GIVEN EXERCISE: Read through the data and report every line in which the word "from" occurs.

DATASET SECTION:
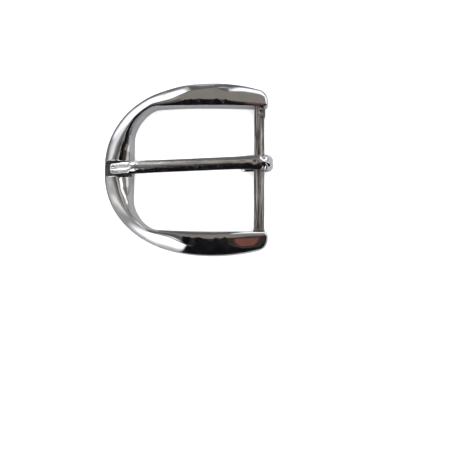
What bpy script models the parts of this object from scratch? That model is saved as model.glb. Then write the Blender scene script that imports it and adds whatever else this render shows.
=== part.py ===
"""Belt buckle for a 40 mm strap: a one-piece cast D frame, a steel bar between its rail ends, and a prong.

Metres, +Z up. The buckle lies on its back. X runs from the crown (-X) to the bar (+X), and Y along the bar.
The origin is under the middle of the whole buckle, on the plane that it lies on.
"""

import math

import bmesh
import bpy
from mathutils import Vector

MM = 0.001

# Frame in plan. "Reach" is the distance from the crown's outer edge towards the bar.
CROWN_X = -27.3 * MM
FRAME_LENGTH = 52.8 * MM
HALF_WIDTH = 28.0 * MM
BELLY_REACH = 35.0 * MM  # where the rails are furthest apart
CROWN_POWER = 2.2  # superellipse exponent of the outer edge
RAIL_RADIUS = 58.0 * MM  # outer edge of a rail, from the belly to its end
CROWN_WIDTH = 9.4 * MM
OPENING_HALF = 20.4 * MM  # half of the strap opening at the bar
OPENING_TAPER = 0.5 * MM  # the opening is this much narrower, each side, where the corners end
CORNER_SIZE = (8.2 * MM, 9.9 * MM)
CORNER_POWER = 1.65
WIDTH_BETWEEN = (3.0 * MM, 14.0 * MM)  # the frame's width is looked for between these, by halving the gap
HALVINGS = 40

# Frame in height
ARCH_RISE = 1.8 * MM
BACK_FLAT = 0.5 * MM  # what the flats at the crown and the rail ends take off the arch
BACK_BLEND = 2.0 * MM  # height over which the back's flats fade into the arch
BACK_CHAMFER = 0.4 * MM
STEP_WIDTH = 0.16 * MM  # of the small step at the crease
NOSE_OUTER_RADIUS = 2.6 * MM
NOSE_INNER_RADIUS = 1.2 * MM
NOSE_TOP_RADIUS = 1.0 * MM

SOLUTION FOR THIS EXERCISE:
What bpy script models the parts of this object from scratch? That model is saved as model.glb. Then write the Blender scene script that imports it and adds whatever else this render shows.
Metres, +Z up. The buckle lies on its back. X runs from the crown (-X) to the bar (+X), and Y along the bar.
from mathutils import Vector
# Frame in plan. "Reach" is the distance from the crown's outer edge towards the bar.
RAIL_RADIUS = 58.0 * MM  # outer edge of a rail, from the belly to its end